- REQUEST -
Quote every line of the material beneath this one.

- SOURCE DATA -
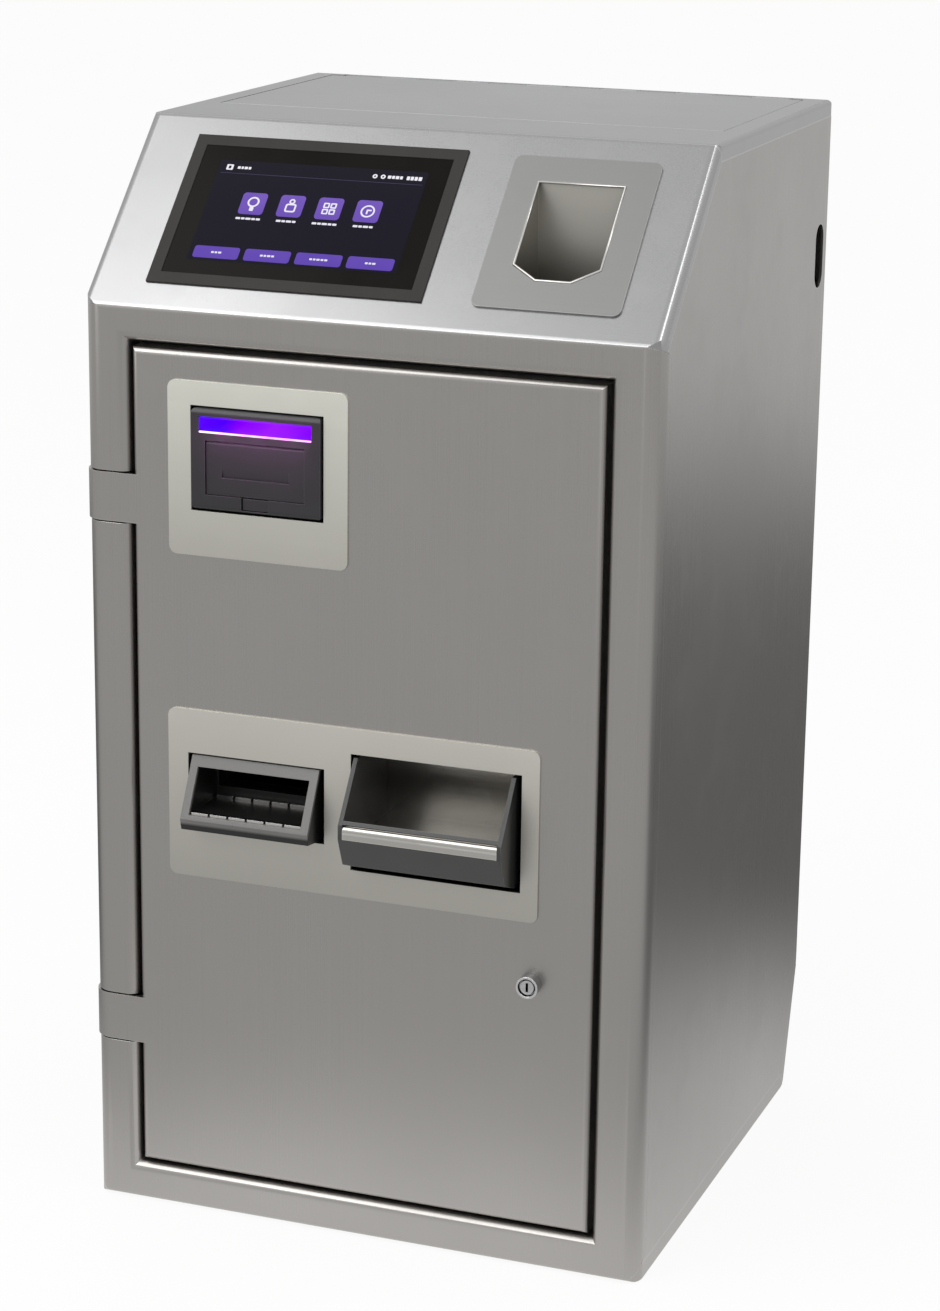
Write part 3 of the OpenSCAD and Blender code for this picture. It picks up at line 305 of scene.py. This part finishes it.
PURPLE = [(0.0, (0.10, 0.05, 0.42)), (0.5, (0.15, 0.08, 0.46)), (1.0, (0.24, 0.14, 0.56))]
FAINT = [(0.0, (0.05, 0.04, 0.10)), (1.0, (0.07, 0.06, 0.12))]
PALE = [(0.0, (0.8, 0.78, 0.9)), (1.0, (0.9, 0.88, 0.95))]
MATERIALS = {
    "front_steel": brushed_metal("front_steel", STEEL, UPRIGHT),
    "side_steel": brushed_metal("side_steel", STEEL, UPRIGHT),
    "slope_steel": brushed_metal("slope_steel", (0.48, 0.48, 0.485), UPRIGHT, 0.28),
    "top_steel": brushed_metal("top_steel", (0.5, 0.5, 0.505), LEVEL),
    "satin_plate": brushed_metal("satin_plate", (0.86, 0.84, 0.76), LEVEL, 0.44, streak=0.015,
                                 fade="validator_plate"),
    "payout_satin": brushed_metal("payout_satin", (0.70, 0.68, 0.62), LEVEL, 0.46, streak=0.015,
                                  fade="payout_plate"),
    "inlet_plate": brushed_metal("inlet_plate", (0.34, 0.34, 0.335), LEVEL, 0.5, streak=0.015),
    "cup_steel": brushed_metal("cup_steel", (0.74, 0.72, 0.69), LEVEL, 0.16),
    "tray_steel": brushed_metal("tray_steel", (0.66, 0.64, 0.60), LEVEL, 0.2, hollow=50 * MM,
                                deep=0.62),
    "funnel_steel": brushed_metal("funnel_steel", (0.63, 0.61, 0.555), UPRIGHT, 0.36,
                                  hollow=100 * MM, deep=0.7),
    "zinc": plated_metal("zinc", (0.62, 0.63, 0.64), 0.35),
    "turned_steel": brushed_metal("turned_steel", (0.55, 0.55, 0.55), LEVEL, 0.25),
    "lock_chrome": lock_metal("lock_chrome", "lock_body", (0.9, 0.9, 0.9), (0.34, 0.34, 0.34)),
    "plug_chrome": lock_metal("plug_chrome", "lock_plug", (0.85, 0.85, 0.85), (0.12, 0.12, 0.12)),
    "charcoal": moulded_plastic("charcoal", (0.030, 0.029, 0.032), 0.36, edge_highlight=3.0, top_highlight=0.22),
    "cup_grey": moulded_plastic("cup_grey", (0.055, 0.055, 0.054), 0.33, edge_highlight=2.6,
                                hollow=50 * MM),
    "outlet_grey": moulded_plastic("outlet_grey", (0.19, 0.187, 0.18), 0.3, edge_highlight=1.6,
                                   pocket="note_outlet_bezel"),
    "module_black": moulded_plastic("module_black", (0.03, 0.03, 0.032), 0.5),
    "bezel_grey": dark_glass("bezel_grey", (0.040, 0.038, 0.035), 0.5, 0.2),
    "rubber": moulded_plastic("rubber", (0.012, 0.012, 0.012), 0.75, edge_highlight=0),
    "white_plastic": moulded_plastic("white_plastic", (0.7, 0.7, 0.66), 0.35, edge_highlight=0),
    "glass_black": dark_glass("glass_black", (0.009, 0.008, 0.007), 0.16, 0.06),
    "powder_grey": moulded_plastic("powder_grey", (0.2, 0.21, 0.22), 0.5),
    "switch_red": moulded_plastic("switch_red", (0.5, 0.02, 0.02), 0.3),
    "led": lit_surface("led", VIOLET, 0.95, window_lo.x, window_hi.x),
    "led_edge": lit_surface("led_edge", PINK, 1.9, window_lo.x, window_hi.x),
    "screen": display_light("screen", NIGHT),
    "icon": display_light("icon", PURPLE),
    "rule": display_light("rule", FAINT),
    "glyph": display_light("glyph", PALE),
}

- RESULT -
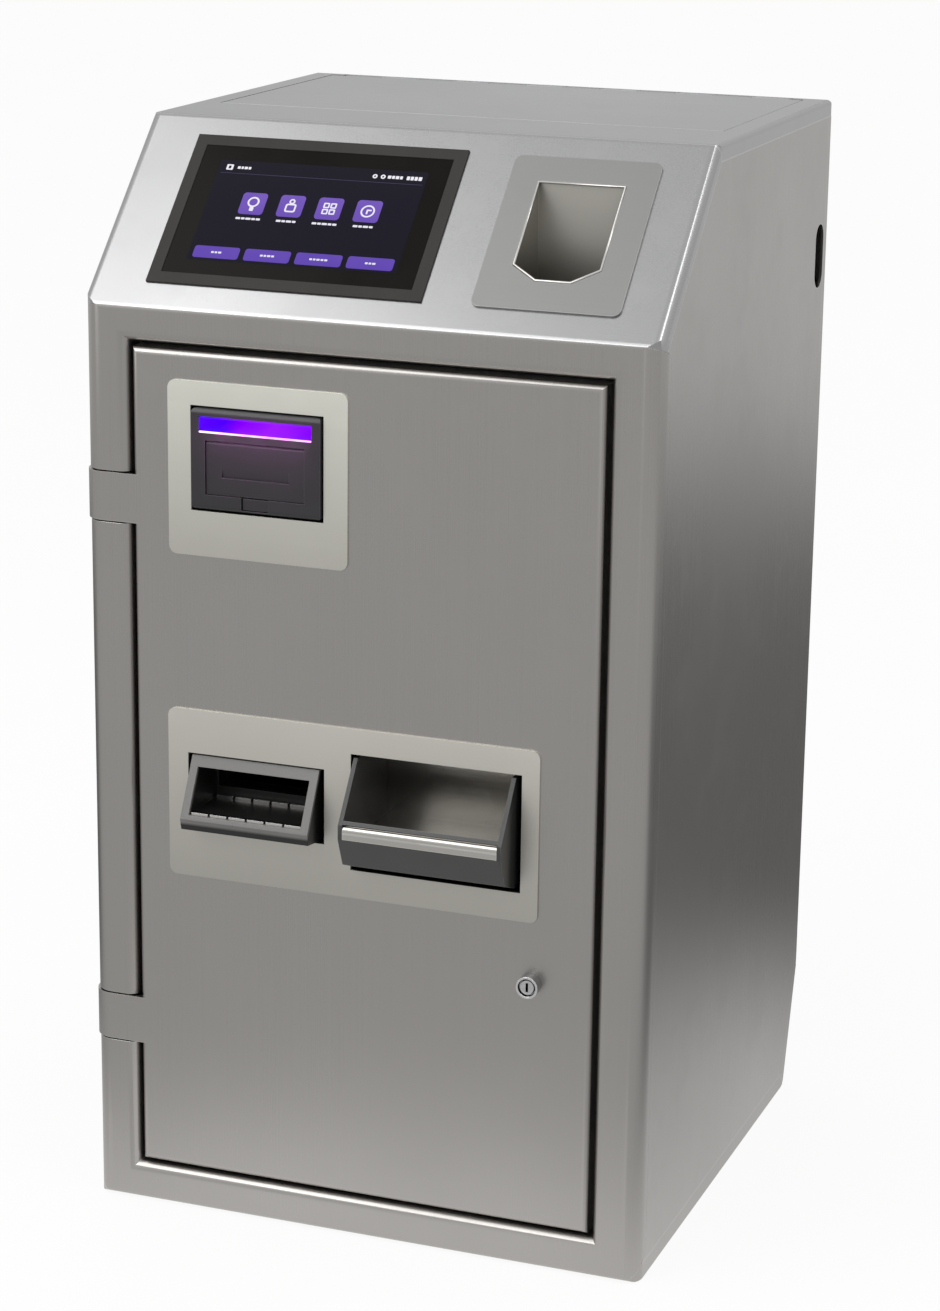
Write part 3 of the OpenSCAD and Blender code for this picture. It picks up at line 305 of scene.py. This part finishes it.
PURPLE = [(0.0, (0.10, 0.05, 0.42)), (0.5, (0.15, 0.08, 0.46)), (1.0, (0.24, 0.14, 0.56))]
FAINT = [(0.0, (0.05, 0.04, 0.10)), (1.0, (0.07, 0.06, 0.12))]
PALE = [(0.0, (0.8, 0.78, 0.9)), (1.0, (0.9, 0.88, 0.95))]
MATERIALS = {
    "front_steel": brushed_metal("front_steel", STEEL, UPRIGHT),
    "side_steel": brushed_metal("side_steel", STEEL, UPRIGHT),
    "slope_steel": brushed_metal("slope_steel", (0.48, 0.48, 0.485), UPRIGHT, 0.28),
    "top_steel": brushed_metal("top_steel", (0.5, 0.5, 0.505), LEVEL),
    "satin_plate": brushed_metal("satin_plate", (0.86, 0.84, 0.76), LEVEL, 0.44, streak=0.015,
                                 fade="validator_plate"),
    "payout_satin": brushed_metal("payout_satin", (0.70, 0.68, 0.62), LEVEL, 0.46, streak=0.015,
                                  fade="payout_plate"),
    "inlet_plate": brushed_metal("inlet_plate", (0.34, 0.34, 0.335), LEVEL, 0.5, streak=0.015),
    "cup_steel": brushed_metal("cup_steel", (0.74, 0.72, 0.69), LEVEL, 0.16),
    "tray_steel": brushed_metal("tray_steel", (0.66, 0.64, 0.60), LEVEL, 0.2, hollow=50 * MM,
                                deep=0.62),
    "funnel_steel": brushed_metal("funnel_steel", (0.63, 0.61, 0.555), UPRIGHT, 0.36,
                                  hollow=100 * MM, deep=0.7),
    "zinc": plated_metal("zinc", (0.62, 0.63, 0.64), 0.35),
    "turned_steel": brushed_metal("turned_steel", (0.55, 0.55, 0.55), LEVEL, 0.25),
    "lock_chrome": lock_metal("lock_chrome", "lock_body", (0.9, 0.9, 0.9), (0.34, 0.34, 0.34)),
    "plug_chrome": lock_metal("plug_chrome", "lock_plug", (0.85, 0.85, 0.85), (0.12, 0.12, 0.12)),
    "charcoal": moulded_plastic("charcoal", (0.030, 0.029, 0.032), 0.36, edge_highlight=3.0, top_highlight=0.22),
    "cup_grey": moulded_plastic("cup_grey", (0.055, 0.055, 0.054), 0.33, edge_highlight=2.6,
                                hollow=50 * MM),
    "outlet_grey": moulded_plastic("outlet_grey", (0.19, 0.187, 0.18), 0.3, edge_highlight=1.6,
                                   pocket="note_outlet_bezel"),
    "module_black": moulded_plastic("module_black", (0.03, 0.03, 0.032), 0.5),
    "bezel_grey": dark_glass("bezel_grey", (0.040, 0.038, 0.035), 0.5, 0.2),
    "rubber": moulded_plastic("rubber", (0.012, 0.012, 0.012), 0.75, edge_highlight=0),
    "white_plastic": moulded_plastic("white_plastic", (0.7, 0.7, 0.66), 0.35, edge_highlight=0),
    "glass_black": dark_glass("glass_black", (0.009, 0.008, 0.007), 0.16, 0.06),
    "powder_grey": moulded_plastic("powder_grey", (0.2, 0.21, 0.22), 0.5),
    "switch_red": moulded_plastic("switch_red", (0.5, 0.02, 0.02), 0.3),
    "led": lit_surface("led", VIOLET, 0.95, window_lo.x, window_hi.x),
    "led_edge": lit_surface("led_edge", PINK, 1.9, window_lo.x, window_hi.x),
    "screen": display_light("screen", NIGHT),
    "icon": display_light("icon", PURPLE),
    "rule": display_light("rule", FAINT),
    "glyph": display_light("glyph", PALE),
}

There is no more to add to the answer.